Gratitude for Rejection

A couple weeks ago, I pitched the New Yorker’s online humor column, Daily Shouts (a spin off of their Shouts & Murmurs print feature). It’s a satirical piece that was inspired by actual clutter on my dining room table and the ensuing anxiety that, in the end, could only be processed by laughing about the fact that we couldn’t set the table for Thanksgiving dinner if there were glitter tarantulas and porcelain Easter bunnies crowding the lazy Susan.

After following up with the editor, she kindly wrote me back to say that it was a pass and thanked me for the read. I was bummed it was a no, of course, but was thrilled that she had taken the time to write me back and thank me for my submission. I decided not to respond; I didn’t want to clog her email inbox with a trite thank you. But several days later, I was still thinking about my non-response and decided it would be proper etiquette to send a quick note of thanks. I thanked her for considering my pitch and told her I was looking forward to trying again soon. I got her automatic out of office message; not surprising since it is Thanksgiving week here in the U.S. and many folks are on vacation. Then, I saw a reply from another editor, who told me that the first editor had forwarded her pitch along, and told me it was going to be a pass but thanked me for letting them consider it. And she invited me to send future pitches her way to read. It felt like such a generous response, and I was filled with such gratitude that it didn’t dawn on me until a few minutes later that my pitch had been rejected twice.

Thanks to encouragement from friends, my writing community, and Instagram community, I’ve decided to go ahead and publish the story here. May you find gratitude in unexpected places this Thanksgiving, and always.

Moms Setting the Thanksgiving Table

By Layla Khoury-Hanold

Before I can invite guests to gather around my table to share a sumptuous spread, I must first conduct a seasonal inventory of my dining room table:

Gourds: four autumnal squash in various stages of decay, artfully arranged with intertwining stems. A paper hedgehog tucked inside an heirloom apple perches on top, peering at the detritus below: a pumpkin catapult, a purple glitter tarantula, a bag of bats, and a puddle of my flop sweat.

Assorted holiday decor: miniature hand-painted bunnies, one with a basket filled with beads or mangled jellybeans. Is it fall or is it spring? Where’s the Tylenol. Ah, here it is, next to the napkin holder stocked with last season’s holiday cards. Will this be the year I rise above the surging tide of shame and send out family photos where we are all wearing matching smiles and ascots, including the dog?

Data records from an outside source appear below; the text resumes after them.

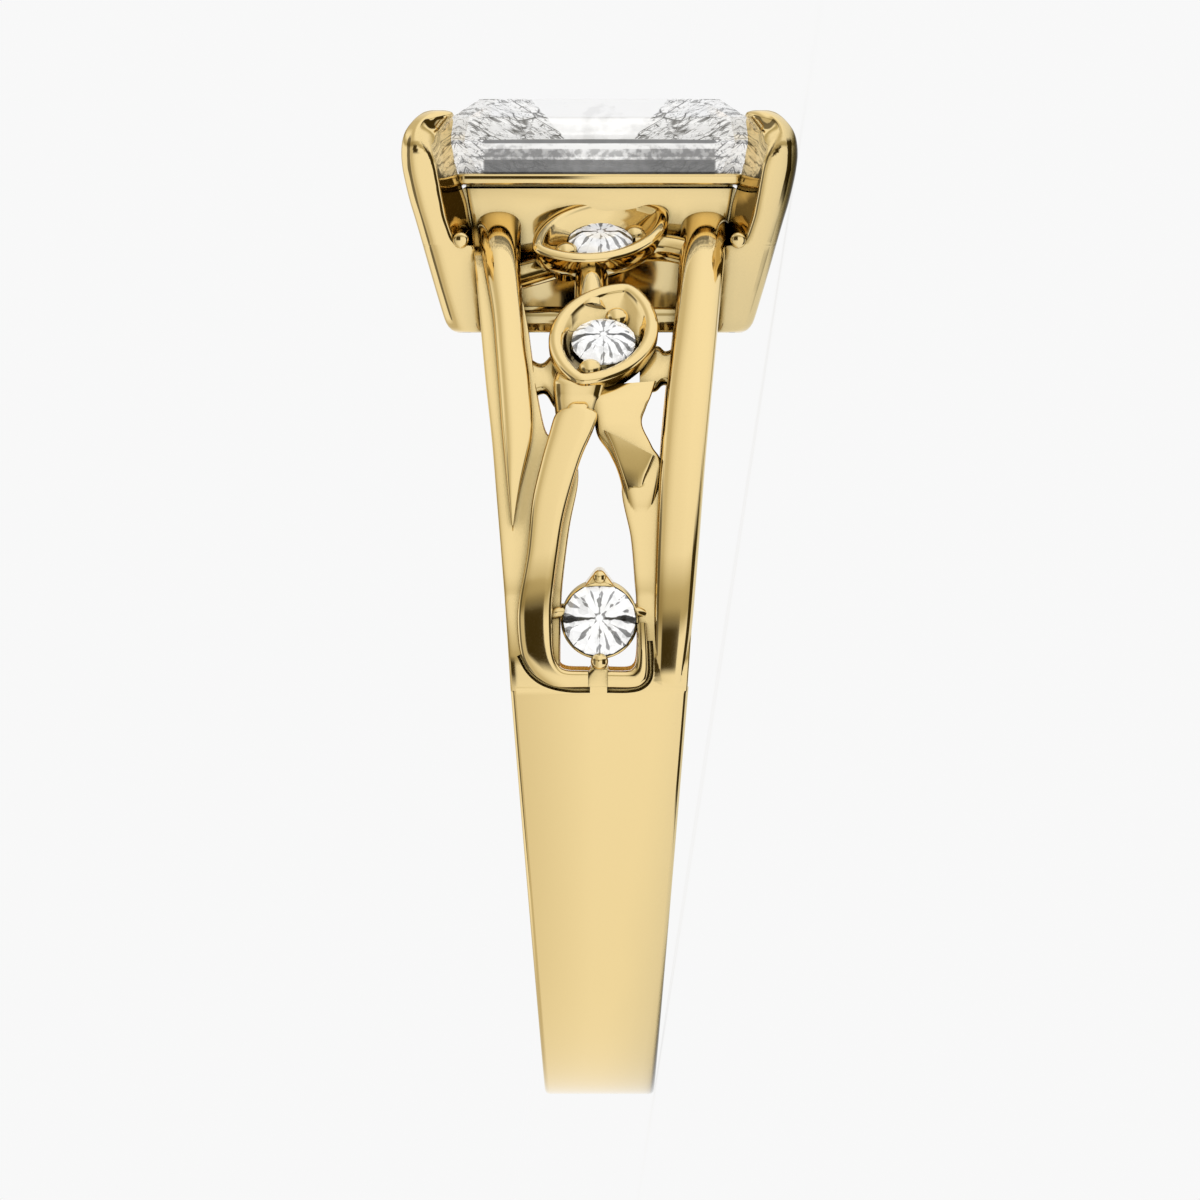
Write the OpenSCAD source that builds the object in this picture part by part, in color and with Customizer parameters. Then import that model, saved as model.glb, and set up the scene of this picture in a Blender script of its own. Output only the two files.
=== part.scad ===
/* [Band] */
// Inner diameter of the finger hole
finger_d = 17.3; // [17.0:0.1:17.5]
// Metal under the finger at the bottom of the band
band_t = 1.7; // [1.5:0.05:2.1]
// Metal at the sides, where the band splits
side_t = 1.85; // [1.7:0.05:2.1]
// Band width at its bottom
band_w_low = 2.75; // [2.4:0.05:3.2]
// Band width where it splits
band_w_mid = 4.45; // [4.2:0.05:4.7]
// Width over both rails where they meet the head
band_w_top = 6.44; // [6.2:0.05:6.6]
// Width of one rail
rail_w = 1.22; // [1.0:0.02:1.3]

/* [Head] */
// Height of the collar's top above the middle of the finger hole
collar_z = 12.78; // [12.6:0.02:12.9]
// Width of the collar, which is square
collar_w = 7.32; // [7.2:0.02:7.4]
// Width of the head wall at its bottom
head_w_low = 5.56; // [5.4:0.02:5.7]
// Height of the head's bottom edge above the middle of the finger hole
head_z_low = 8.8; // [8.75:0.05:8.95]
// Width over the claws at their widest
claw_w = 9.98; // [9.8:0.02:10.1]
// Height of the claw tips above the middle of the finger hole
claw_z = 14.42; // [14.36:0.02:14.5]

/* [Stones] */
// Side of the square centre stone at its girdle
stone_w = 7.58; // [7.5:0.02:7.6]
// Side of its table
table_w = 6.0; // [5.6:0.1:6.2]
// Diameter of the leaf stones
leaf_stone_d = 1.62; // [1.4:0.02:1.66]
// Diameter of the stones where the band splits
shoulder_stone_d = 1.82; // [1.6:0.02:1.86]

/* [Leaves] */
// Length of a leaf bezel from tip to tip
leaf_l = 4.0; // [3.8:0.1:4.2]
// Width of a leaf bezel
leaf_w = 2.7; // [2.6:0.05:2.8]
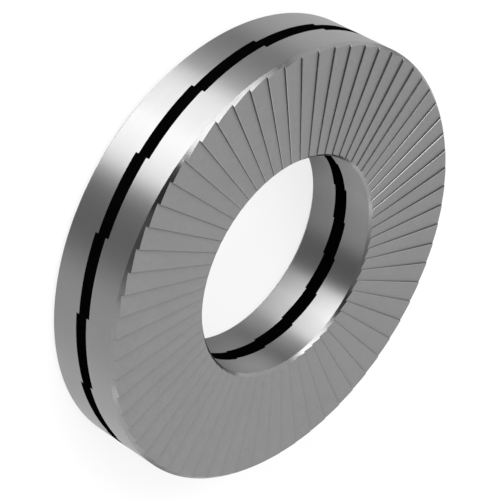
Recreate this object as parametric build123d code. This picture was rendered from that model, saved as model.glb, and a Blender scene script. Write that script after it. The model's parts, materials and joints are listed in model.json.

Stack o’ cookbooks: an aspirational collection of 30-minute recipes that are also completely plant-based, low-budget, guilt-free, and sprinkled with homemade fairy dust. A reminder that the perfect side dish everyone will be raving about for Thanksgivings to come is right here and a daily dose of doom that I am a bad mother because my daughter doesn’t eat handmade Paleo kale dinosaur nuggets.

Pumpkin spice latte hand soap: a prompt to stock the dispensers with seasonal suds, along with a stack of freshly ironed monogrammed hand towels, organic garbage can liners, and tryptophan-sleep-inducing pillow mints, and artisanal chocolate turkeys for turn-down service. Am I running a household or am I running a hotel?

Child’s nail clippers: a cue to cut my daughter’s nails while she streams her favorite movie and I pour juice into her mouth from a cornucopia chalice. The clippers are next to my to-do list—the dog also needs her nails filed. Both will request alternating coats of seasonal polish shades: Turducken and Cran-orange-ya-glad-it’s-Thanksgiving? Why am I the last to get a manicure in this house?

Crumbs and assorted sticky streaks: Single-tree, small-batch maple syrup from the six-year old’s waffle, assorted imported rice grains from the pumpkin curry my husband made three weeks ago, and petrified baguette crumbs from the charcuterie board from whatever holiday we last celebrated. Is that a mashed jellybean or pumpkin guts under the lazy Susan? 

A bra: More of a bralette, really, because since 2020, I’ve given up on wearing bras with any structure or support unless I have an appointment somewhere. And only if it isn’t sweatshirt season, which it is (I think). At least it didn’t end up in my child’s backpack, like last time. Oh God, does Thanksgiving require a bra?

A personal planner: the corner that’s visible under the stacks of my child’s Pulitzer-prize winning prose about ironic hipster pilgrims reminds me that I have not written in it for six months. Time to write out my dream Martha Stewart-and-Snoop Dogg-approved Thanksgiving menu. And chronicle the mounting anxiety directly proportional to the clutter encroaching on my dining room table, my life.